Third, double or even triple the size of the capital outlay bonds to be sold this year and start seriously rebuilding this state’s infrastructure. We need to fix or replace roads, bridges, dams, public buildings and other infrastructure. We also need to put thousands of construction workers back to work. This would spark new life into our towns and cities by next summer as hundreds of millions of dollars in projects gathering dust would begin.

Fourth, invest state economic development money only in New Mexico businesses. Stop wasting time on the futile, self-defeating race to the bottom of competing with other states to lure in businesses with “incentives” (read: bribes). One company moves here and another leaves by the same door to grab a goody offered by another desperate state. It’s a carousel of wasted dollars that benefits only company executives and stockholders—not New Mexico.

Instead of playing blind man’s bluff, let’s put hard money into promising tech ventures germinated by university and National Lab researchers in our state. Let’s make a concerted effort to find and support the best of these and lend all the assistance they need to get started. Let’s make their New Mexico connections an intrinsic part of their value, and they won’t slip away to greener pastures at the first opportunity. And let’s make sure they can find the skilled workforce here they will need to prosper.

Finally, we should create a state bank as North Dakota did more than 90 years ago, one whose stockholders would be the people of the state, not investors. That model has repeatedly been pointed to as the reason for economic stability in North Dakota over the years. Simply creating it would open new avenues to desperately needed credit for businesses and individuals in New Mexico and could be a powerful force for spurring economic growth.

If we are serious about job growth, those are the kind of approaches we should be talking about. All of them are within our ability to enact this session. Gov. Martinez could guarantee her place in the state’s history books by stepping outside the box and introducing them. The results would be amazing.

9 thoughts on “Prodding New Mexico Out of Its Coma

  1. As usual, a well thought-out and beautifully written piece by Jerry Ortiz y Pino. If we could only get more lawmakers to listen, think and follow smart suggestions…

  2. These are all excellent proposals of which none will be implemented by Governor Martinez. She has shown herself to be aligned the tea party elements of the Republican Party who are more focused on the national stage than on helping out New Mexico. The very fact that she listens to ALEC is just sad. Remember the secret meeting the Governor held at Tamaya with the conservative Koch Brothers? We need to do all of you proposed but especially to fill open state positions, raise the minimum wage and start working on aging state infrastructure. Decades ago, Roosevelt showed that investing in America brings economic dividends.

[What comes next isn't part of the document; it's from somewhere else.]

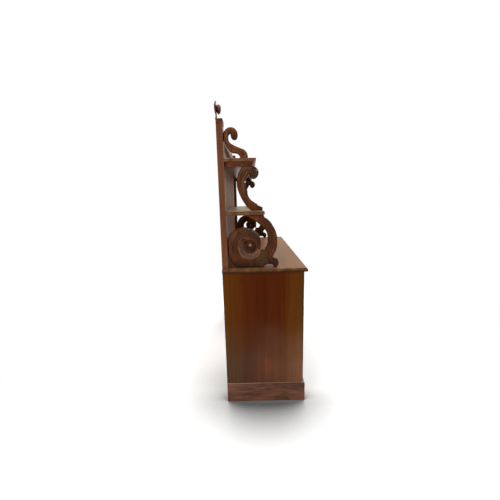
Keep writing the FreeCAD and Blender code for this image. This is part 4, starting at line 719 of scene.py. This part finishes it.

    I just wish that more representatives in our state legislature believed in these great initiatives to improve our economy and help bring up all our citizens into prosperity.

  3. Sweet.

    Clear, unadulterated, common sense. Why wouldn’t your fellow lawmakers grasp the significance of these elementary observations… ?

    Please, you know the answer.

    Thanks Jerry, very nice analysis, we need so many more of you.

    Peter Neils,
    Albuquerque

  4. As other commenters have mentioned, the proposals mentioned in this article are excellent ones. As this is my first visit to this website, I look forward to returning. (But, really, how tiny is this website font? Yikes!)

  5. Pipe dreams aside, the deck is stacked and it’s not just because of ALEC and the influence of the Koch Brothers (re: that secret meeting see http://www.corralescomment.com/index.php?option=com_content&task=view&id=2412&Itemid=2). Setting aside the ways Senator Smith and the “Martinez Democrats” are cutting the cards, ‘splain me how Gov. Martinez got elected in 2010 with 49% of the electorate registered as Dems (32% Republican, 16 DTS and 3% other) – and, with the deplorable state of the state and all of the scandals surrounding her administration, how she’s able to continue to get approval ratings in the mid-60s?

    • Okay, this is weird — I’m trying to leave a response to DOC (1/27/14), but even though I click on Reply under this comment, all I get is the option to reply to marciak1.

      So, whatever happens after I post this, this comment is for DOC:

      One of the reasons I moved to this state was because I thought it was blue. Now, I find that it is really red. Well, maybe purple. Man, was I fooled…

      However, it’s better than Texas. :D

      (And I just wanted to let you know that I just received your comment via my email, even though you made it almost a month ago.)

  6. While the author chides the Job Council for not thinking outside of the box, his recommendations aren’t innovative either. New Mexico has always resorted to government hiring to make up for the lack of private sector jobs. We have a higher percentage of government and not for profit jobs than most states. Has that improved our economy? Government hiring is not a long-term solution.

    The state’s infrastructure is in serious disrepair. But the construction industry here relies almost entirely on public projects, except for residential development. Other states have a much healthier commercial and industrial construction sector. We should be working towards that.

    I do agree that New Mexico should stop throwing tax incentives at out-of-state companies. That policy has failed. But one of the reasons for that failure is that we have a very limited skilled workforce here. And without that, we will never have a 21st century economy.

    • Are there construction workers in New Mexico who are looking for jobs? I mean, I don’t know, I just haven’t read about that.

      As for a skilled workforce — that costs money. If New Mexico is unwilling to make the appropriate investments in education, then what else would you suggest?

      As for a 21st economy, what does that look like, exactly? High-tech? Maybe another… Intel?

      I vote for cannabis legalization. If this state is able to be a viable competitor in this market, then all our problems will be solved. (Well, not all of them, but some of them.)